I have used this technology in a multiple-death house fire and a mine explosion case. The scans can be overlaid with photos of the house from the most recent sales listing. This gave us a clear view of the house, the escape routes, and the fire propagation.
There are available thermal scanners designed for detecting hotspots. These can detect hotspots inside structures, walls, ceilings, and floors. There are accelerant detectors, often used in arson investigations but certainly helpful in defending civil suits. Some of these can detect accelerants down to one ppm (part per million). There are gas detectors with ultraviolet LEDs that cause certain accelerants to glow and fluoresce.
Software has been developed to allow investigators to manage, maintain, and track property and evidence from the fire scene to the courthouse, including things as simple as “QR” codes and barcodes.

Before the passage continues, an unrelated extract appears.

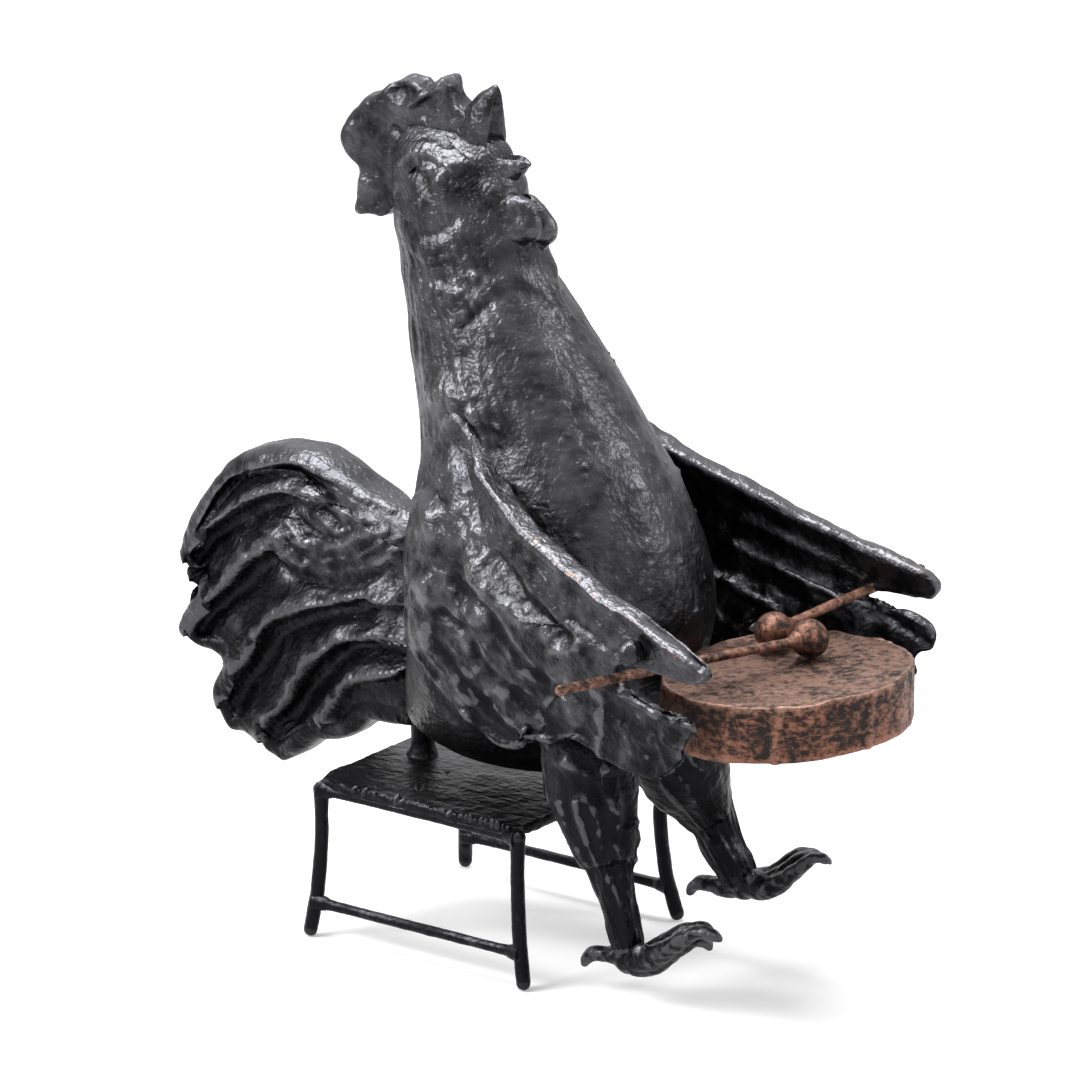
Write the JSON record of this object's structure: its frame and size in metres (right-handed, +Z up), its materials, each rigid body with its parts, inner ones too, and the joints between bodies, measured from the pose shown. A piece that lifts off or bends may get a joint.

Even technology we take for granted has greatly improved fire investigation. Once people began using email and websites to communicate, organizations learned that they could hold online conferences where experts can present and share papers, strategies, and theories.
The conference presenters and participants can be anywhere in the world. One recent online conference on natural hazard reduction had 450 participants, largely because it was conducted as a listserv on which comments and papers were delivered directly to those who signed up.
Even casual use of the internet and email can yield incredible amounts of information designed specifically for fire investigators. Just visit the International Association of Arson Investigators homepage and you will see a wealth of information. There is even a a page called ChemFinder that will bring up material safety data sheets that contain information on any chemical name you key in, telling you how to store it and how to fight fires started by that chemical.
Ongoing testing from entities like NIST, UL, and NFPA have examined and debunked many misconceptions about fire behavior. Other perceptions have been examined and proven. The industry as a whole understands the need to bring science to fire investigation, and, luckily for all of us, that is exactly what has been happening.